The task. Repeat, exactly as written, every line from the one holding "Turn this picture" through the one holding "109, sides: 16". Leave out all other lines.

Stored data entries.
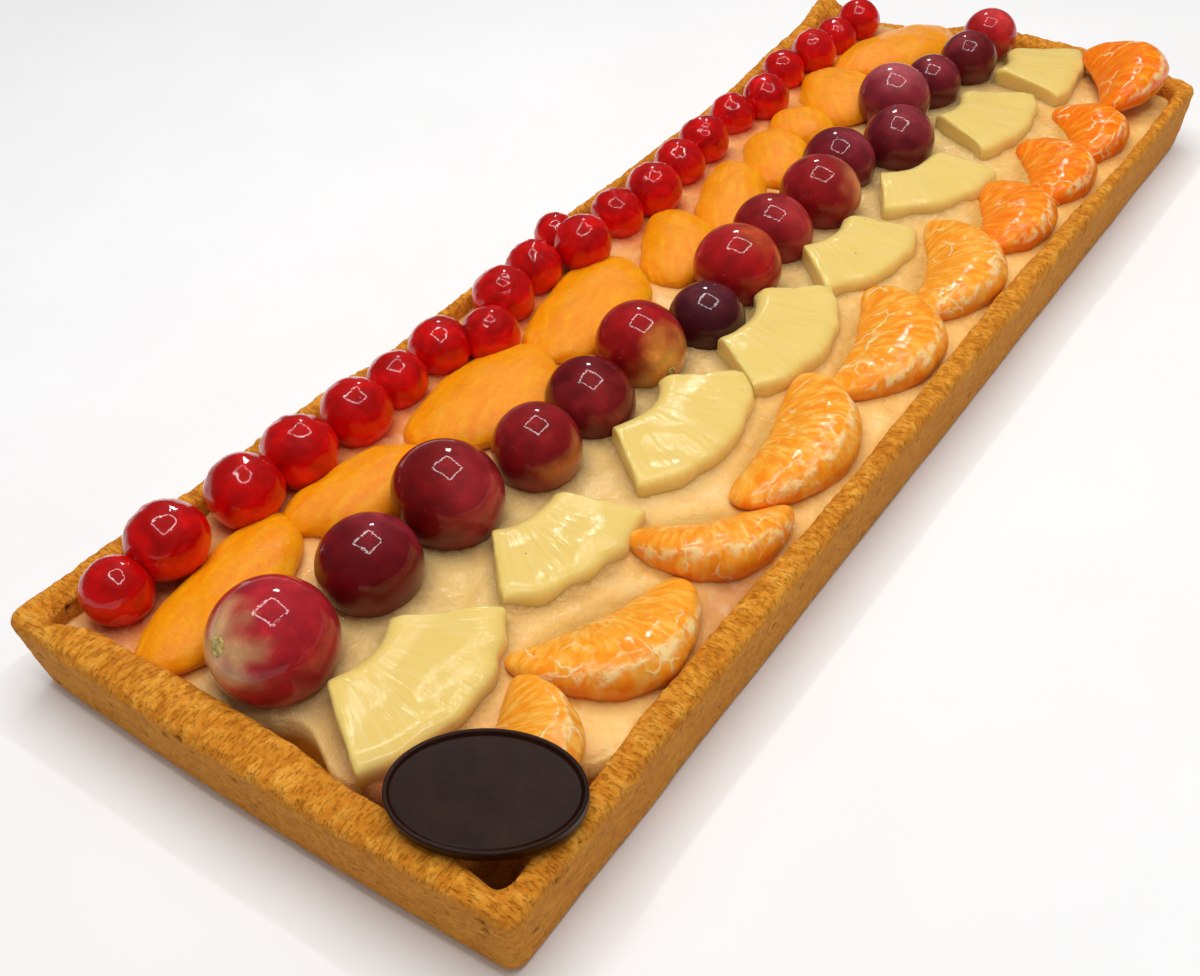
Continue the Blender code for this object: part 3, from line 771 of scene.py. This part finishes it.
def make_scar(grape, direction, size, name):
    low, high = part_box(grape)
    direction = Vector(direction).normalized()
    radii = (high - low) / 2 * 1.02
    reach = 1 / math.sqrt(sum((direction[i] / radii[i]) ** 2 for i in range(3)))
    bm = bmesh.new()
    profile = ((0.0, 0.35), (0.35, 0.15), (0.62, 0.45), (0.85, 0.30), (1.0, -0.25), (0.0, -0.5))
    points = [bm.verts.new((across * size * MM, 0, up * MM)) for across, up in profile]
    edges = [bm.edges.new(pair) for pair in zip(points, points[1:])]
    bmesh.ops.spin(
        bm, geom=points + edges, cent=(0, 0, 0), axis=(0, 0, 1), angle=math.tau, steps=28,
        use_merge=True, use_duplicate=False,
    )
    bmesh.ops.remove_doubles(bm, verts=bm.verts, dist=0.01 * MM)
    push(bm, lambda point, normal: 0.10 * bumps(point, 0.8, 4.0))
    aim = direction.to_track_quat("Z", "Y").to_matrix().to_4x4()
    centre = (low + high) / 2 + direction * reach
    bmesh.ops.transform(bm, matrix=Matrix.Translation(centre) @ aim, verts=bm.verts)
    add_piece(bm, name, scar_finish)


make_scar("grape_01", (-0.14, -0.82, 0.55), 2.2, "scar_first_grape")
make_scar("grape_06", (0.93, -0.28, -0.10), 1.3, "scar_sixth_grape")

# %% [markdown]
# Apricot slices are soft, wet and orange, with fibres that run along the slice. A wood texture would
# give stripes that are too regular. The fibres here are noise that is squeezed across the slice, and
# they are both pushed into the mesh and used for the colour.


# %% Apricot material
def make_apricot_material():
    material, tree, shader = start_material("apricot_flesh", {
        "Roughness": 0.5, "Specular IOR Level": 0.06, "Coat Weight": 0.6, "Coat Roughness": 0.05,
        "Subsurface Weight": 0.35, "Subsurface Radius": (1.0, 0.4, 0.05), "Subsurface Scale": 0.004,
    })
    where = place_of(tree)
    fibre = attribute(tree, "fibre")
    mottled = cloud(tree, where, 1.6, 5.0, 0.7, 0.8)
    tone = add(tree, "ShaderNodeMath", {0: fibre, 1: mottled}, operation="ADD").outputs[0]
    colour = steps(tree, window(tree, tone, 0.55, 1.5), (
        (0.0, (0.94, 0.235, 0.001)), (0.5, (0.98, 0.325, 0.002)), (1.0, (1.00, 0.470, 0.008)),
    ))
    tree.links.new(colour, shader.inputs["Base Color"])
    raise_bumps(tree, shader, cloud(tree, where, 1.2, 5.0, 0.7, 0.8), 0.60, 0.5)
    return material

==

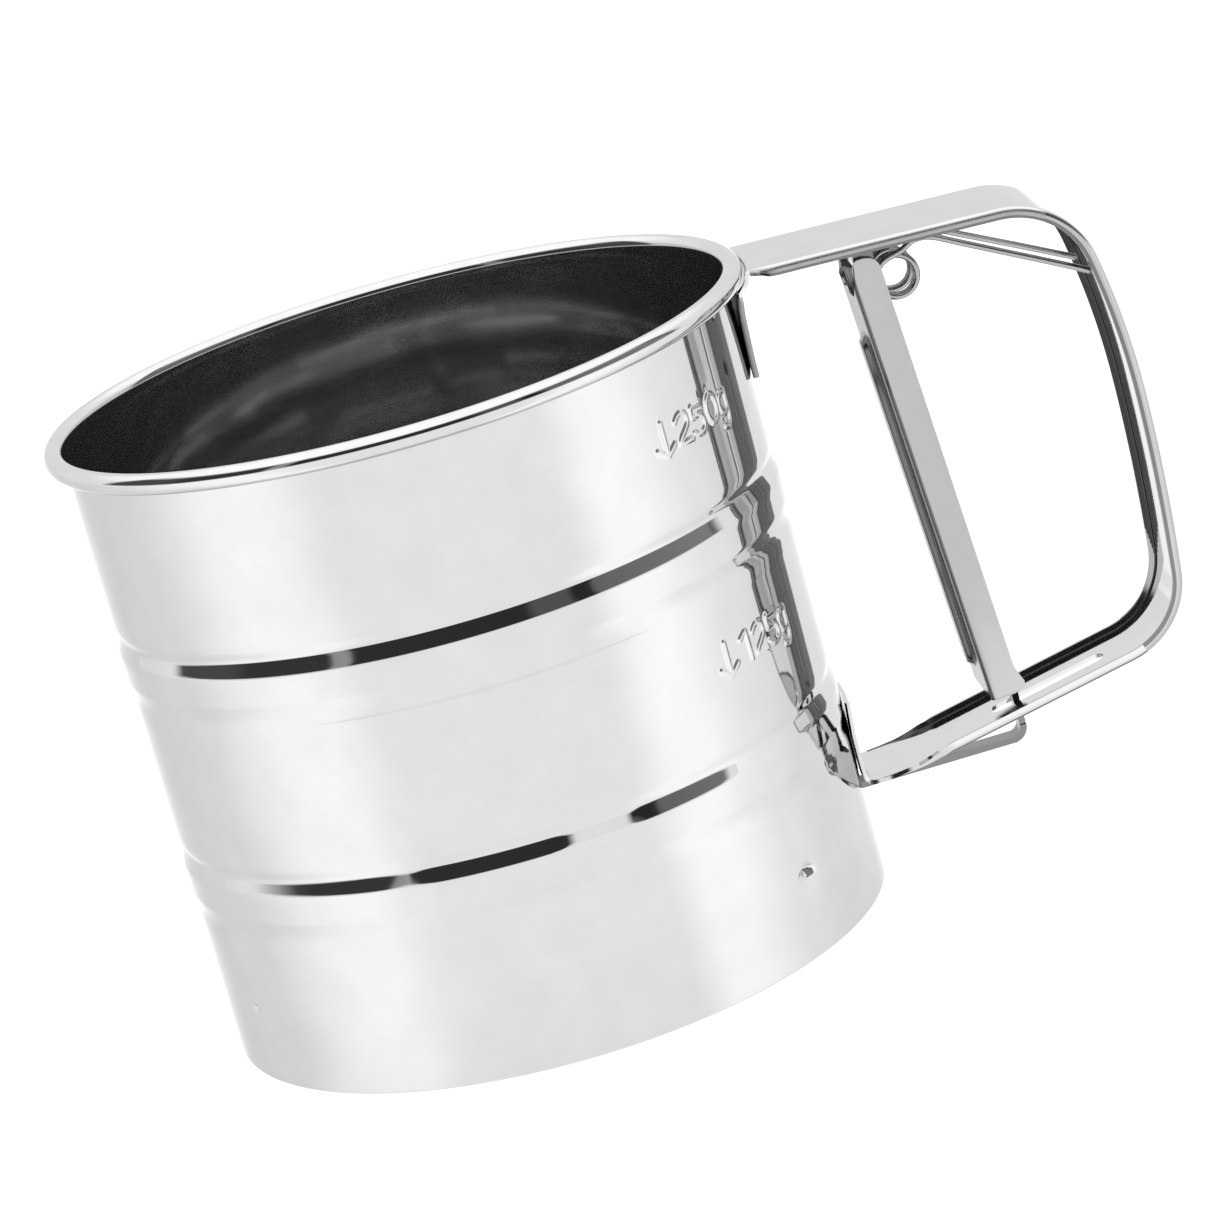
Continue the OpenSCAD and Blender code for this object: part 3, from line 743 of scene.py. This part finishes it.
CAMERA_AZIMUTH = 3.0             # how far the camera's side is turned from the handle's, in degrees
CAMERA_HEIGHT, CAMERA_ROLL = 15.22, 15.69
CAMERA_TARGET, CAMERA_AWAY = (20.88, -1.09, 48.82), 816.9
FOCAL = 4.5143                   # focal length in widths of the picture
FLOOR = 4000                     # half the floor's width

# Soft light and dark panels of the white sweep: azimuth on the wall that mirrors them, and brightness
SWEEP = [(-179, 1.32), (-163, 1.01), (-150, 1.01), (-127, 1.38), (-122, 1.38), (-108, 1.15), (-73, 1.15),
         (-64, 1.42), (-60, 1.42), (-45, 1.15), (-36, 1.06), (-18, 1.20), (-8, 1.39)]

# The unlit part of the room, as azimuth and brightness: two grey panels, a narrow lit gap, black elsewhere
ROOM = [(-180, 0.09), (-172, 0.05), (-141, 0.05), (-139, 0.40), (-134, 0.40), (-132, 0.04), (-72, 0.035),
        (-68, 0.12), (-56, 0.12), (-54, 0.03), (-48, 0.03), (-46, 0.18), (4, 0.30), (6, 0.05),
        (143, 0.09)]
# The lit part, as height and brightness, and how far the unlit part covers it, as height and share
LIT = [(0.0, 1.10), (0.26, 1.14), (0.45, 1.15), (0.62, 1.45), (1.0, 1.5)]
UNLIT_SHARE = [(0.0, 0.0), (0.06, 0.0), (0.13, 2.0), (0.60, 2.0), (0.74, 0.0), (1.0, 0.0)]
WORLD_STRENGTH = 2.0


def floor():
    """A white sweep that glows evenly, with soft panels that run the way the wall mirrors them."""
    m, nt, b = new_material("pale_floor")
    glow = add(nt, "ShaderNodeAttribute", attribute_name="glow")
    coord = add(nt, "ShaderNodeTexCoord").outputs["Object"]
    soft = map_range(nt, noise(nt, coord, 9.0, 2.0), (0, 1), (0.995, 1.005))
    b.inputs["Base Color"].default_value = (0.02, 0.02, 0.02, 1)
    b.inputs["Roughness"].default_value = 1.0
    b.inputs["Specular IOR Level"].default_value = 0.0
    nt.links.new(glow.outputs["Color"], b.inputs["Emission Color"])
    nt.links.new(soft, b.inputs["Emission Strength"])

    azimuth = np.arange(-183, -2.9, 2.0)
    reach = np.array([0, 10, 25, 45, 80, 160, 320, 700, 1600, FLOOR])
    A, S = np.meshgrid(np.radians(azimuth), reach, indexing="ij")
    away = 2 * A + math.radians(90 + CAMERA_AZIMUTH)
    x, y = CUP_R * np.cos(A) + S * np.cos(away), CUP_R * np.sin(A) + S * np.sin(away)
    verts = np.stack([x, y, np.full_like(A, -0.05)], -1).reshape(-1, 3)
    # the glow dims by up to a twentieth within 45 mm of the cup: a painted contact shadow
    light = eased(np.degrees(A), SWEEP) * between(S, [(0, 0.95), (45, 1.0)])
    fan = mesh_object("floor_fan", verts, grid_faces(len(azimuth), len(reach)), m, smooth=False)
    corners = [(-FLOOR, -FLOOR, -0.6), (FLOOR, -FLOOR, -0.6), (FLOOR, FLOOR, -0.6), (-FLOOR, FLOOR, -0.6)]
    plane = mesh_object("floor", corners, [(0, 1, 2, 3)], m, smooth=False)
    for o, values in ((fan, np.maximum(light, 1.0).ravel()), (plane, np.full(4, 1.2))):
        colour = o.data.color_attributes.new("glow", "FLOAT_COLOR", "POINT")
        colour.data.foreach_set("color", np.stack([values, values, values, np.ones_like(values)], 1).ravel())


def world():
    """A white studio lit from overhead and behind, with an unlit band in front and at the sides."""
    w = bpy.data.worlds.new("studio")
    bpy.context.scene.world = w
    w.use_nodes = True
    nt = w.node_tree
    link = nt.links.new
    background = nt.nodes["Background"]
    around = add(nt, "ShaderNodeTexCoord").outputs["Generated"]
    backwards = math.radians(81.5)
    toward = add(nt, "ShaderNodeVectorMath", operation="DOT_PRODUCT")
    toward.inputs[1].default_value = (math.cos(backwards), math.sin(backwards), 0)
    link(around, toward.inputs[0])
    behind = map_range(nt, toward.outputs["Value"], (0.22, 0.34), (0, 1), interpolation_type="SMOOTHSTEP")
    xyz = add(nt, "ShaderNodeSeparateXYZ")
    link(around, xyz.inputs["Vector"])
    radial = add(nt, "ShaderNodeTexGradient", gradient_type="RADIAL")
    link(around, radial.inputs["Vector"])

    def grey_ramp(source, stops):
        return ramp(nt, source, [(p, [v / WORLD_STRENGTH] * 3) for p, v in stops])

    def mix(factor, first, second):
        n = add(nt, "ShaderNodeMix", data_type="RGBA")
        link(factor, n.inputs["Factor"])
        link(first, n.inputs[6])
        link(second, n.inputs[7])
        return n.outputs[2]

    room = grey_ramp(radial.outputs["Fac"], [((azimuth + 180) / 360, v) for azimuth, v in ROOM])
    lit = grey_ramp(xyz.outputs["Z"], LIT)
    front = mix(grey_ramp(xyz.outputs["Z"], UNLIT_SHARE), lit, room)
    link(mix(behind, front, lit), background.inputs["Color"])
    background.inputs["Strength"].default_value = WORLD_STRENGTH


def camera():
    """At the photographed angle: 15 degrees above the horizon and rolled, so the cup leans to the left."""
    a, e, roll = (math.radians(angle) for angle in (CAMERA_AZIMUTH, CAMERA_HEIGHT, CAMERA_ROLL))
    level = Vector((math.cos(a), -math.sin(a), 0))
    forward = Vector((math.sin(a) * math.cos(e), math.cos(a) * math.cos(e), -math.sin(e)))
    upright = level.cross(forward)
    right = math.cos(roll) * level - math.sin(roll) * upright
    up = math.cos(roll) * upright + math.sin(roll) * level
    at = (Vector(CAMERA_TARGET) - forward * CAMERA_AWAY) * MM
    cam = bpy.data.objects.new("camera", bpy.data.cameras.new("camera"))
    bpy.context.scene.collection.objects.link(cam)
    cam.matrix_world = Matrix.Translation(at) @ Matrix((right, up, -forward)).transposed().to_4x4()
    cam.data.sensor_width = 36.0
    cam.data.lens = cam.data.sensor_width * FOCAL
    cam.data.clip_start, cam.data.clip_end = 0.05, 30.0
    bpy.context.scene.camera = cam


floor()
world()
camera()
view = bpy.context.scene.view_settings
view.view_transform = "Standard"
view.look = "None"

---

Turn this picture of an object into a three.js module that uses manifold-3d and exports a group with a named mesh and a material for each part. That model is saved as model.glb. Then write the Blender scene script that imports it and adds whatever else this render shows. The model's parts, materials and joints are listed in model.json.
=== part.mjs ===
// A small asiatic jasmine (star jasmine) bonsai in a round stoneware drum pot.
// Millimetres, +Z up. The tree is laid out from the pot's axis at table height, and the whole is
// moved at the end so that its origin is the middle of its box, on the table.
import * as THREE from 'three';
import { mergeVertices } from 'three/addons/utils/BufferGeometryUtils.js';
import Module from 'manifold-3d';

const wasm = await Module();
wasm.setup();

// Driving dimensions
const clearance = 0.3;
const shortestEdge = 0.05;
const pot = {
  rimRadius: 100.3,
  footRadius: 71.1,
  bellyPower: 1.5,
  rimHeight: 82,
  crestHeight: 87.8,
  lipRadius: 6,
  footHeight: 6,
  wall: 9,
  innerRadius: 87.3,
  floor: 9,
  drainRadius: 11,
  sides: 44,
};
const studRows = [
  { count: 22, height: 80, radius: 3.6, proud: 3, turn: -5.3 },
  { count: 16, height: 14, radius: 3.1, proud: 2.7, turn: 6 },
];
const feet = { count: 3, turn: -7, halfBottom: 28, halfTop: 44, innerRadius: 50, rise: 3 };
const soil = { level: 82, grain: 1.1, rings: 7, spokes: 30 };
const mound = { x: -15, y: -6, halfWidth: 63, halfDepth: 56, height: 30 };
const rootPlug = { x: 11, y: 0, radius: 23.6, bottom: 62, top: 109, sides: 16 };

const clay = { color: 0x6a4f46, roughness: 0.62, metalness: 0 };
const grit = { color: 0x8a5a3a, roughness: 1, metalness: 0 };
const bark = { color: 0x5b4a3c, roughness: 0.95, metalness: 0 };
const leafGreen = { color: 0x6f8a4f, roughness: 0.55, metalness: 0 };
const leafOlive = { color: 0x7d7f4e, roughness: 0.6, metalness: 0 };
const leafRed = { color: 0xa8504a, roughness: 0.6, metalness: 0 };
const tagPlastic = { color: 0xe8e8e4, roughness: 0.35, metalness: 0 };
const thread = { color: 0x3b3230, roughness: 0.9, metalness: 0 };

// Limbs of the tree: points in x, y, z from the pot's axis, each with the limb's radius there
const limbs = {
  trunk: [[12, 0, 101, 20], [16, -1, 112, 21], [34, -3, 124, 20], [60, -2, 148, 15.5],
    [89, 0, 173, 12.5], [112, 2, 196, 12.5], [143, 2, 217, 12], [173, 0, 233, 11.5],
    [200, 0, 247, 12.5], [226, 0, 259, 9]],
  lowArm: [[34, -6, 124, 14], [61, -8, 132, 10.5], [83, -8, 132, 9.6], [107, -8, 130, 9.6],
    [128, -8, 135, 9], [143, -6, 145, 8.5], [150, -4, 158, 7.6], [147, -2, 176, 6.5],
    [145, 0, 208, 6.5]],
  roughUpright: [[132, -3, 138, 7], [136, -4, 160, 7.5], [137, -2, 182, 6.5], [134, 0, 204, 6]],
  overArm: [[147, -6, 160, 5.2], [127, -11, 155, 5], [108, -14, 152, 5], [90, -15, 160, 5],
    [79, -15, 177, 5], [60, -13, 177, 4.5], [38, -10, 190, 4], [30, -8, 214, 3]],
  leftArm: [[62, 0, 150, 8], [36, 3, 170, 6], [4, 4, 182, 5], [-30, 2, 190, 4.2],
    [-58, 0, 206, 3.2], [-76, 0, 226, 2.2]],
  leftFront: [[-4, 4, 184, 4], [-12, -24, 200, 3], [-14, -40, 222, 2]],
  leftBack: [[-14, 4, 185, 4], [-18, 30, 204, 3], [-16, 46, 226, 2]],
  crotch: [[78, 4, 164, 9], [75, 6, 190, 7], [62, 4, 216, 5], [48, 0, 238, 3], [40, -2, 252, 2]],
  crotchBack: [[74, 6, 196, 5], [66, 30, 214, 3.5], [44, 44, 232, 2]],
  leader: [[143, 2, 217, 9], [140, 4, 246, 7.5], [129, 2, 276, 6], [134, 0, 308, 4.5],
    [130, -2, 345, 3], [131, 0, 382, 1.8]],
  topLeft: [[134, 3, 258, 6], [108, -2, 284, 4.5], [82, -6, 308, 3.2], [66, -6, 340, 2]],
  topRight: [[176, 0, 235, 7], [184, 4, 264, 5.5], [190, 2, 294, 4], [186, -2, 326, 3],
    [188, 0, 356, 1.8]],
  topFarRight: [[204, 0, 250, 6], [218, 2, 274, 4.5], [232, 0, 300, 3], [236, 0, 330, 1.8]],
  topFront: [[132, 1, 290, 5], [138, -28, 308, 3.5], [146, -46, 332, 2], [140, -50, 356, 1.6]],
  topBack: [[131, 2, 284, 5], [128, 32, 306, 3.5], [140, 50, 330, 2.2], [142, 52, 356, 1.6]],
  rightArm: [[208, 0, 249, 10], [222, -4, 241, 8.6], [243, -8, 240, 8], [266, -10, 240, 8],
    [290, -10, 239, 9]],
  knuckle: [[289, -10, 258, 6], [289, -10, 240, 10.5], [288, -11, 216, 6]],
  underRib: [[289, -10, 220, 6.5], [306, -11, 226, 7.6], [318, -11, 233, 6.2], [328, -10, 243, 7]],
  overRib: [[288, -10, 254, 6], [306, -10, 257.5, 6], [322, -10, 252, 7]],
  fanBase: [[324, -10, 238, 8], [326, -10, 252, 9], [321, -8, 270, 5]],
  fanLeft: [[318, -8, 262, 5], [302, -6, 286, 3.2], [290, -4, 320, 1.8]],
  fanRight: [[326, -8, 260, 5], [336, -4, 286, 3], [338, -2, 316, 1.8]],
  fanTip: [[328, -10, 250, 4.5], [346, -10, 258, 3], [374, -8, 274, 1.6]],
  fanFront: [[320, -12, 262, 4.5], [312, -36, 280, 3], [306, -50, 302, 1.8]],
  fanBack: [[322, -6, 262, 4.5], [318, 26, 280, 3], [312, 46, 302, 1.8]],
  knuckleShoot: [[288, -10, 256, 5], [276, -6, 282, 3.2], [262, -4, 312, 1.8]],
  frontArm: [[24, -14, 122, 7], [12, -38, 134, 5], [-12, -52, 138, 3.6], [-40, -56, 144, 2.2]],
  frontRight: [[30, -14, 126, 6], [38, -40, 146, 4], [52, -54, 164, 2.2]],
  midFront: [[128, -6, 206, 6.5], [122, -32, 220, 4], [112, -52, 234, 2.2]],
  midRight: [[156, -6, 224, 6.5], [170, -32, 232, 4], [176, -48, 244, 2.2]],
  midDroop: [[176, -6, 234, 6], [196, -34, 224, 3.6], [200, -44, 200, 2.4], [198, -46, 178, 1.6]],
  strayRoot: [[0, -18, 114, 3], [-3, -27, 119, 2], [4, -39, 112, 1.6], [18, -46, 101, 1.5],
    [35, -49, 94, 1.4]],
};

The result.
Turn this picture of an object into a three.js module that uses manifold-3d and exports a group with a named mesh and a material for each part. That model is saved as model.glb. Then write the Blender scene script that imports it and adds whatever else this render shows. The model's parts, materials and joints are listed in model.json.
=== part.mjs ===
// A small asiatic jasmine (star jasmine) bonsai in a round stoneware drum pot.
// Millimetres, +Z up. The tree is laid out from the pot's axis at table height, and the whole is
// moved at the end so that its origin is the middle of its box, on the table.
import * as THREE from 'three';
import { mergeVertices } from 'three/addons/utils/BufferGeometryUtils.js';
import Module from 'manifold-3d';

const wasm = await Module();
wasm.setup();

// Driving dimensions
const clearance = 0.3;
const shortestEdge = 0.05;
const pot = {
  rimRadius: 100.3,
  footRadius: 71.1,
  bellyPower: 1.5,
  rimHeight: 82,
  crestHeight: 87.8,
  lipRadius: 6,
  footHeight: 6,
  wall: 9,
  innerRadius: 87.3,
  floor: 9,
  drainRadius: 11,
  sides: 44,
};
const studRows = [
  { count: 22, height: 80, radius: 3.6, proud: 3, turn: -5.3 },
  { count: 16, height: 14, radius: 3.1, proud: 2.7, turn: 6 },
];
const feet = { count: 3, turn: -7, halfBottom: 28, halfTop: 44, innerRadius: 50, rise: 3 };
const soil = { level: 82, grain: 1.1, rings: 7, spokes: 30 };
const mound = { x: -15, y: -6, halfWidth: 63, halfDepth: 56, height: 30 };
const rootPlug = { x: 11, y: 0, radius: 23.6, bottom: 62, top: 109, sides: 16 };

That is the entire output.